Print again only this span: the line with "Write the Blender", the line with "GLIDE_HEIGHT = 0.005", and all lines between them, exactly as given.

[Scripts that build objects]
_ _ _ _

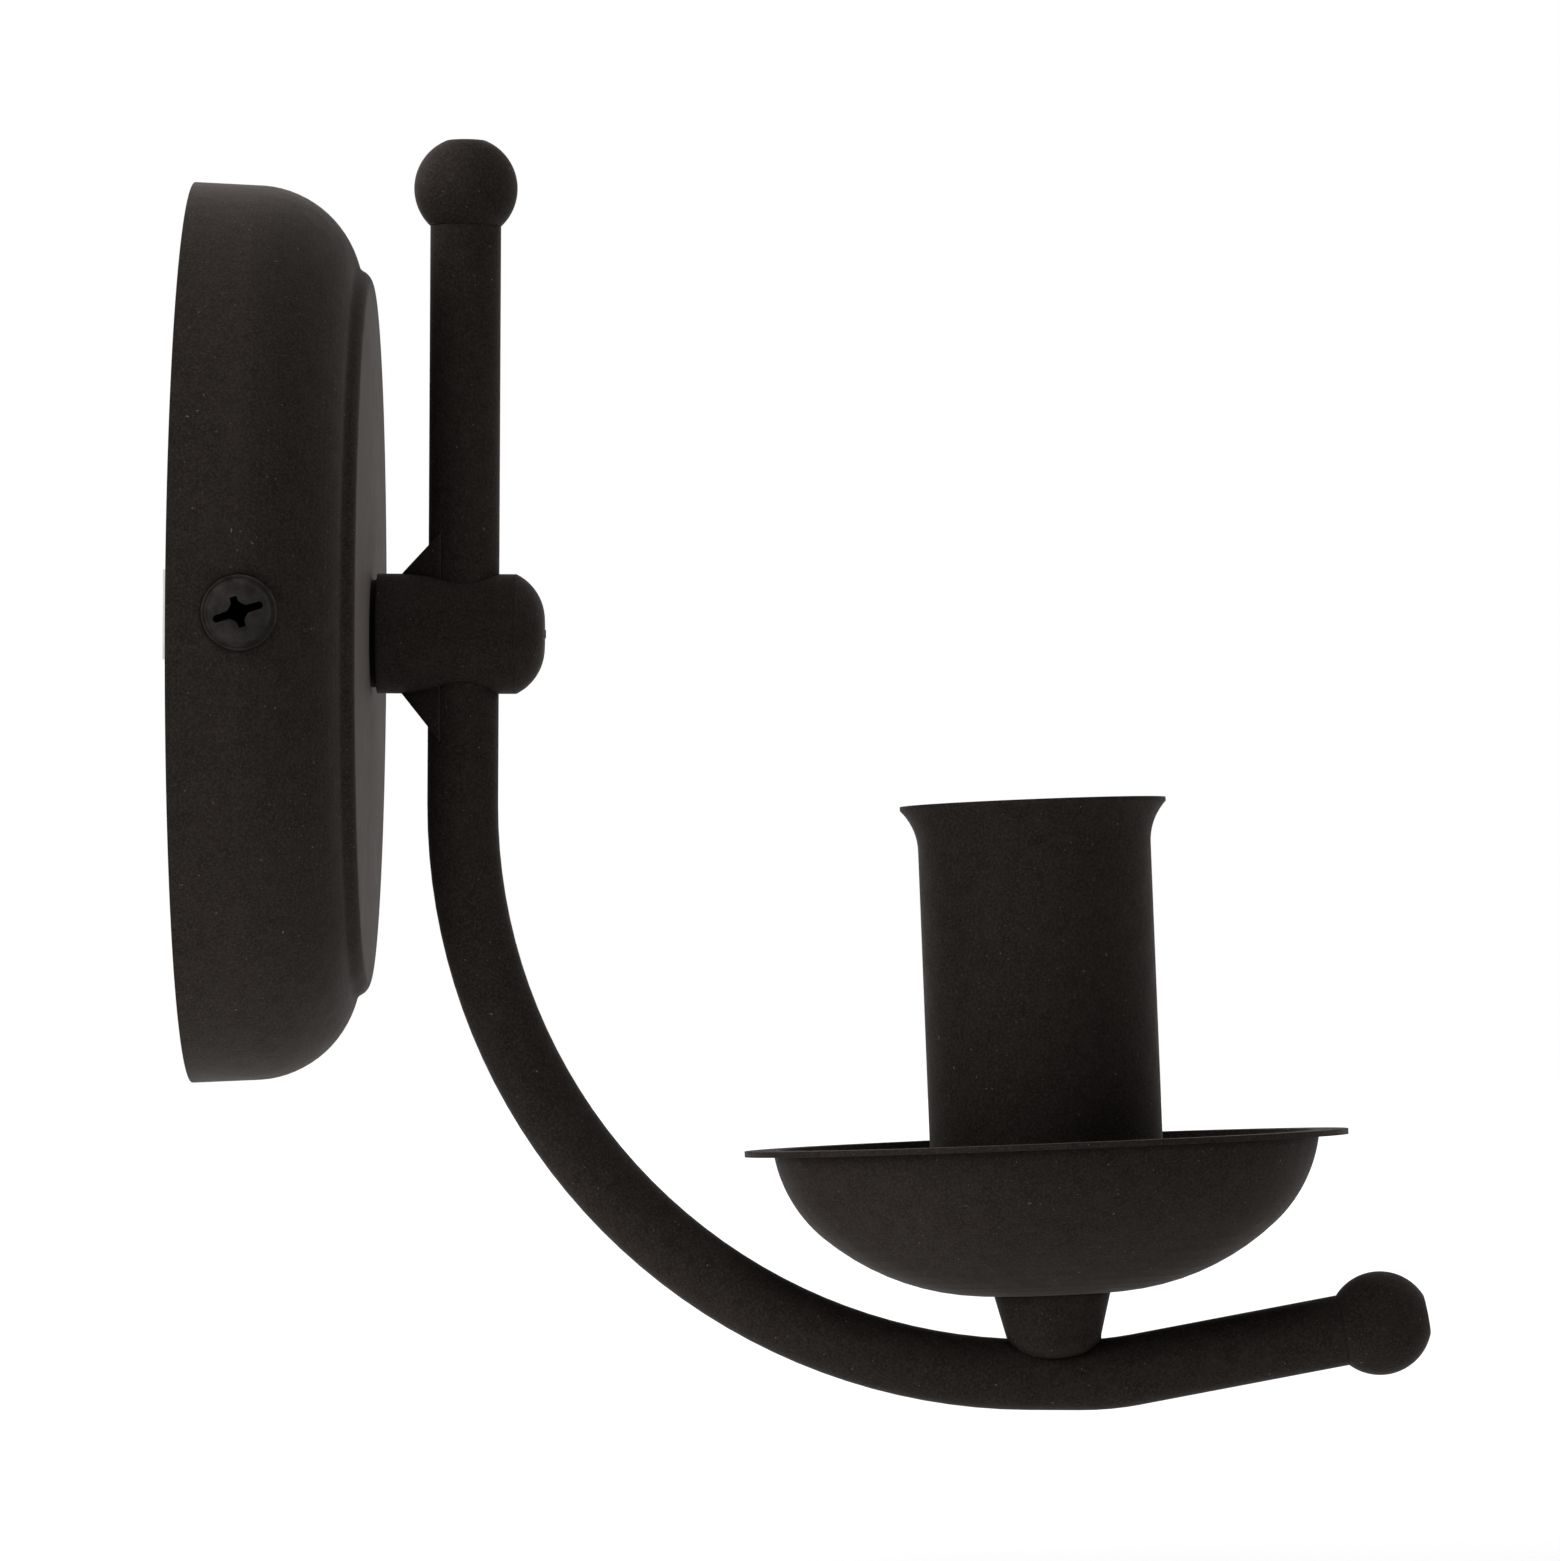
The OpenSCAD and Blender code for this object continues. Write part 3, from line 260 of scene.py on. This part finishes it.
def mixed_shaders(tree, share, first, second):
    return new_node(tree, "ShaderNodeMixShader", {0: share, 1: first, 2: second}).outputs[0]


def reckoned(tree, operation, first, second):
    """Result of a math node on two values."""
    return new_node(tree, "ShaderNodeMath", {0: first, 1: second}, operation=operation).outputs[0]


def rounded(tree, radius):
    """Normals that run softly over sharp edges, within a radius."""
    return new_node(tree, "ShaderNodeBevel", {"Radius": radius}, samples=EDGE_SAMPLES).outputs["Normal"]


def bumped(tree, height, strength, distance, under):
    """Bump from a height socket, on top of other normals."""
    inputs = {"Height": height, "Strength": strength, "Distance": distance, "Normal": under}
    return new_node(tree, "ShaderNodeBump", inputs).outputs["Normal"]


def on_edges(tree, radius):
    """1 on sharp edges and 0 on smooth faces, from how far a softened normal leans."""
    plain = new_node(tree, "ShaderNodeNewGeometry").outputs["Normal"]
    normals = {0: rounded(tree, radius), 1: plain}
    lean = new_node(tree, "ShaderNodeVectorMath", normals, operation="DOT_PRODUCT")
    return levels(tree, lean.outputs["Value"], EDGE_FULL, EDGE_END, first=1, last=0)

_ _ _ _

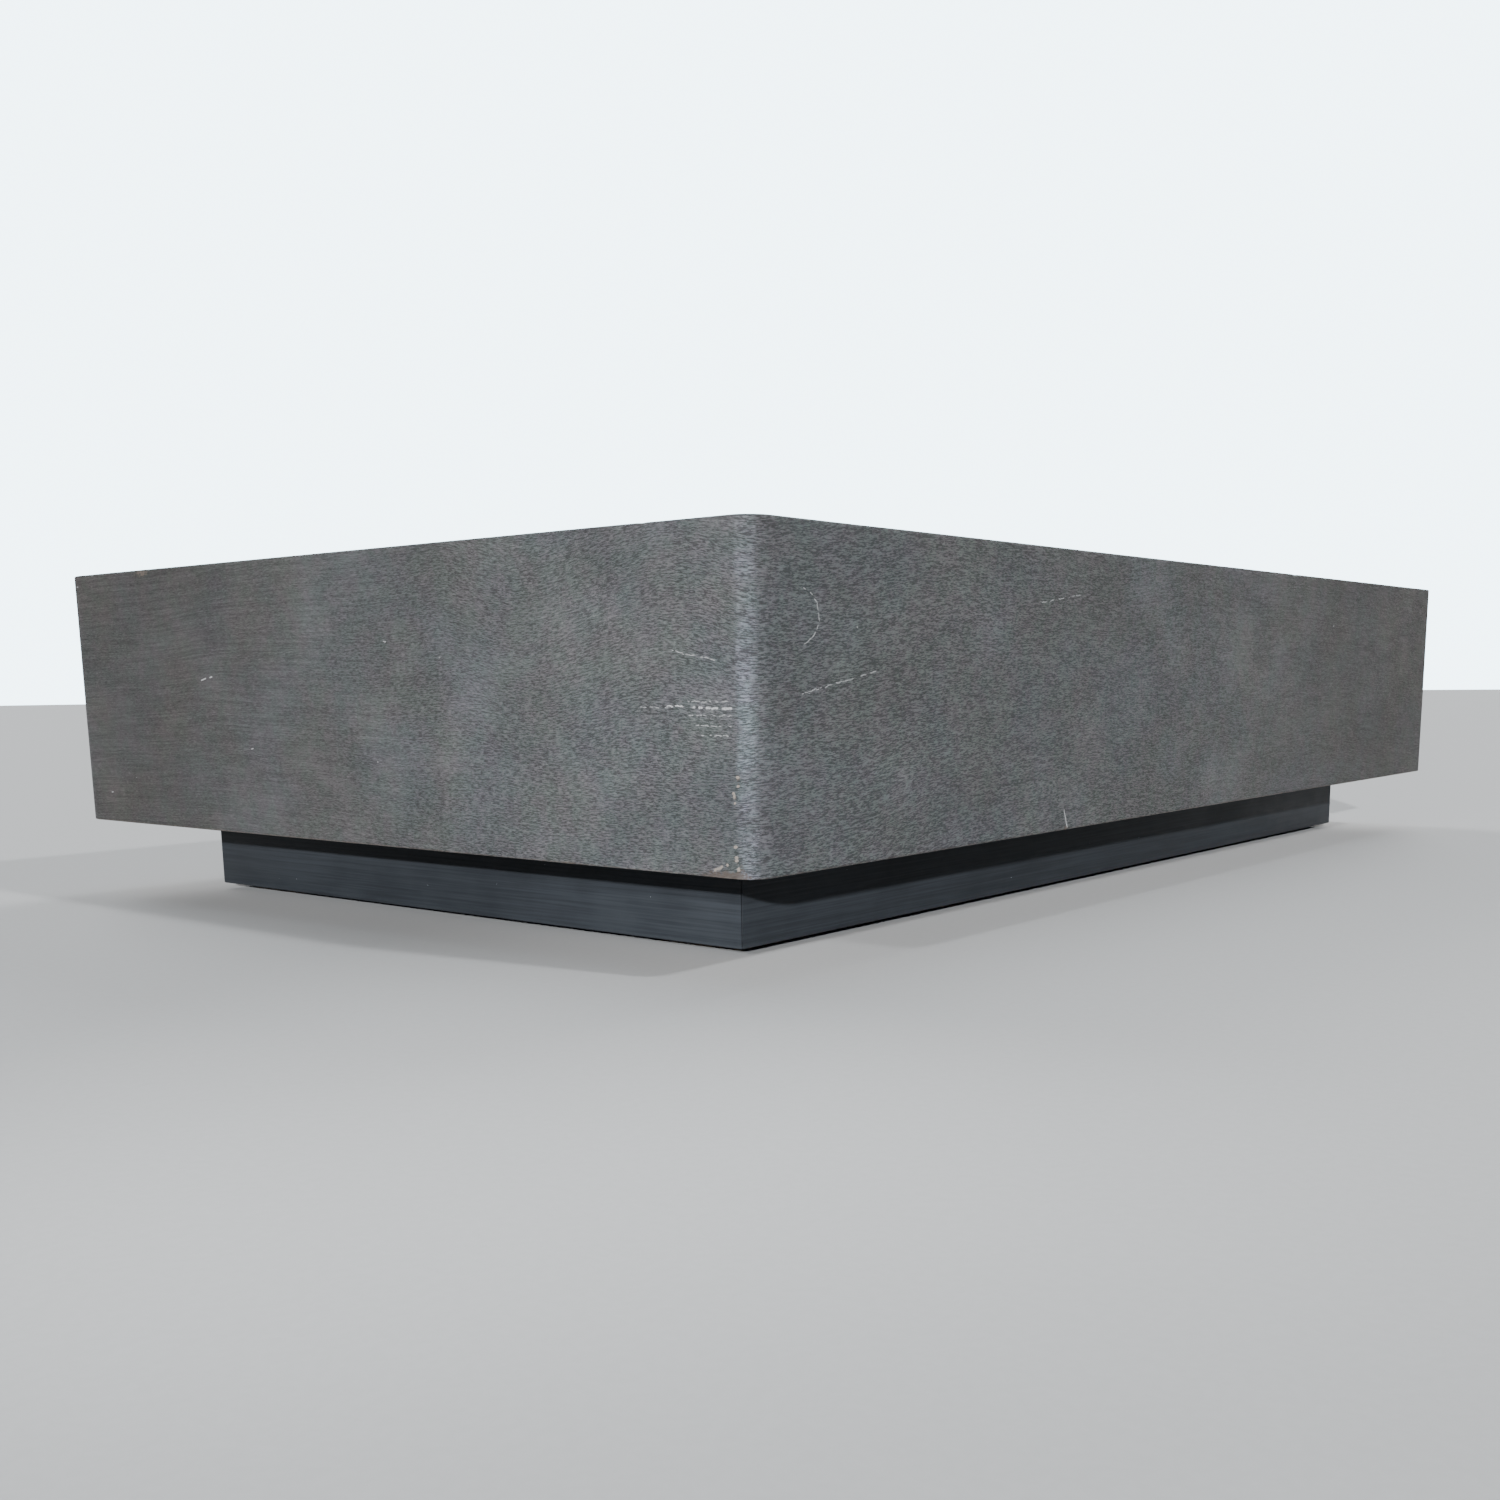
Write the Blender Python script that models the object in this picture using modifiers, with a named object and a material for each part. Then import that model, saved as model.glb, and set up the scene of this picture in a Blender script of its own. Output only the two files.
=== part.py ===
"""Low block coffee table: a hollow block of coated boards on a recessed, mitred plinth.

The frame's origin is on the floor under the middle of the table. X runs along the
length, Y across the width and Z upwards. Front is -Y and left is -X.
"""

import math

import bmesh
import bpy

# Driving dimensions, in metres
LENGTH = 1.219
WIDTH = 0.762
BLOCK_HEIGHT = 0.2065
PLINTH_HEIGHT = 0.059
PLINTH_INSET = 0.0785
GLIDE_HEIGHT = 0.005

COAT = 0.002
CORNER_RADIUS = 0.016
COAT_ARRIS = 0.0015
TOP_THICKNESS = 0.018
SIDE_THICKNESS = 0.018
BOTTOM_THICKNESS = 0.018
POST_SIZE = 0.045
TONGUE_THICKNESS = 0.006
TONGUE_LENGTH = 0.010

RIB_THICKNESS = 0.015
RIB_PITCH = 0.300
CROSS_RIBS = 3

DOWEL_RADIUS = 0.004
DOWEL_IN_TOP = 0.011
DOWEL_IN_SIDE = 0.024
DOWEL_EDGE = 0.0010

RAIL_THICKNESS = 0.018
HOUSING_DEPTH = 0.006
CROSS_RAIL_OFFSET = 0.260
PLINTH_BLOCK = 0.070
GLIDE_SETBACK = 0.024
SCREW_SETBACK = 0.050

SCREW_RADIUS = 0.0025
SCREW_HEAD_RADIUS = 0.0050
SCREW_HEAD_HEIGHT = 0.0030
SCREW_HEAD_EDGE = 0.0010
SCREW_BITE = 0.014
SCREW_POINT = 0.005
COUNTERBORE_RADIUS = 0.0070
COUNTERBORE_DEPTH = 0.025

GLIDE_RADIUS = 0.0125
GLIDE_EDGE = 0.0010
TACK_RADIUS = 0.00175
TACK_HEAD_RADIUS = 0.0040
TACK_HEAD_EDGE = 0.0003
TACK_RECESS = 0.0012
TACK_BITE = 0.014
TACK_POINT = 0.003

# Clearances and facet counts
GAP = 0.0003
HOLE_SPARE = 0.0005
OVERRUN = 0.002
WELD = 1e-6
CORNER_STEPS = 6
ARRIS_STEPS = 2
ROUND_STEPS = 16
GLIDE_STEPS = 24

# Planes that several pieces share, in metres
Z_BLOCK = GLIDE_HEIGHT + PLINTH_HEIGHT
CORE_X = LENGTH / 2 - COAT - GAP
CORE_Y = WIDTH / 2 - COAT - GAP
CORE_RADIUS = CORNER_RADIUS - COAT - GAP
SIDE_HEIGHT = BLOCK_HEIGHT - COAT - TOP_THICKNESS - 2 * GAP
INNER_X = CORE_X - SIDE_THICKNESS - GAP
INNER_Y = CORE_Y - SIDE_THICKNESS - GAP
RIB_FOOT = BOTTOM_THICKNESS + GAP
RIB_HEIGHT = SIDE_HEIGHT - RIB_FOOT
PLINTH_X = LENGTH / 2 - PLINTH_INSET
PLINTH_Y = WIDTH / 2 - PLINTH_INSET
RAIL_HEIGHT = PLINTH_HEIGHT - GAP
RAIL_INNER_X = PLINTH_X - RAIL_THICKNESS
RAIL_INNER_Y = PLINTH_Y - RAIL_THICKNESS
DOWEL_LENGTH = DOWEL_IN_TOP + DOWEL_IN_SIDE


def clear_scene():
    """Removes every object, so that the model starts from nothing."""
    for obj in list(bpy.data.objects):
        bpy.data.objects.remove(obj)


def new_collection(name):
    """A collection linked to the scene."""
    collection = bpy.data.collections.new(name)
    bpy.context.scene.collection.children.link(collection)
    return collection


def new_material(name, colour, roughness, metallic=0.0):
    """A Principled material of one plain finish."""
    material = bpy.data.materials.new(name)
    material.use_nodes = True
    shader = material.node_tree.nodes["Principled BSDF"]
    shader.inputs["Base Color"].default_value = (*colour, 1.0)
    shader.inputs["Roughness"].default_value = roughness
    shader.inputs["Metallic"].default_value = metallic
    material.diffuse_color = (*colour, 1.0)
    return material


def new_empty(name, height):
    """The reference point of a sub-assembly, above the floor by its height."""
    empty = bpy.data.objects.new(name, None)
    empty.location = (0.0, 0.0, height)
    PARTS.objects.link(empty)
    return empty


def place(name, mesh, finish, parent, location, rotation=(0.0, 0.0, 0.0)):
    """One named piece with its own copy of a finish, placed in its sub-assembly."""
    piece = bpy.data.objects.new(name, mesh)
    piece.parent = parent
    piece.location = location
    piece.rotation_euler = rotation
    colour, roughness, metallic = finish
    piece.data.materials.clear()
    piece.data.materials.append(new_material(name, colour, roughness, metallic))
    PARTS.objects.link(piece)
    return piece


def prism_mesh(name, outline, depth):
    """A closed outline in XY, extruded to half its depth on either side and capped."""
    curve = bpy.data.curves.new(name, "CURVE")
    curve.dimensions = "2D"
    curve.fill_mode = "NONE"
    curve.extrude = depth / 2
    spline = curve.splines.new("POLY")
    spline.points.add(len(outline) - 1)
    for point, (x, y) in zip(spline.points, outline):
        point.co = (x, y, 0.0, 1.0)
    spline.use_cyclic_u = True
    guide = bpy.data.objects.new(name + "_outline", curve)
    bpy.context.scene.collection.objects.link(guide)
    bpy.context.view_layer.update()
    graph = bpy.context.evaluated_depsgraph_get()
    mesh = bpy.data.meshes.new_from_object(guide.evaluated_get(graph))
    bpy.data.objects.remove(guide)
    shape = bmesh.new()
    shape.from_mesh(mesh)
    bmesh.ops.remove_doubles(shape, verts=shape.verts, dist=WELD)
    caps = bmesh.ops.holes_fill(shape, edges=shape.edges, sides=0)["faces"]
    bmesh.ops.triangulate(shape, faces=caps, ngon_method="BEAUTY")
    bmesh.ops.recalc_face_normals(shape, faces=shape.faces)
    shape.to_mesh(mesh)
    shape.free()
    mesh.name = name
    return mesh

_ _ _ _

* [Result of the exercise]:
Write the Blender Python script that models the object in this picture using modifiers, with a named object and a material for each part. Then import that model, saved as model.glb, and set up the scene of this picture in a Blender script of its own. Output only the two files.
=== part.py ===
"""Low block coffee table: a hollow block of coated boards on a recessed, mitred plinth.

The frame's origin is on the floor under the middle of the table. X runs along the
length, Y across the width and Z upwards. Front is -Y and left is -X.
"""

import math

import bmesh
import bpy

# Driving dimensions, in metres
LENGTH = 1.219
WIDTH = 0.762
BLOCK_HEIGHT = 0.2065
PLINTH_HEIGHT = 0.059
PLINTH_INSET = 0.0785
GLIDE_HEIGHT = 0.005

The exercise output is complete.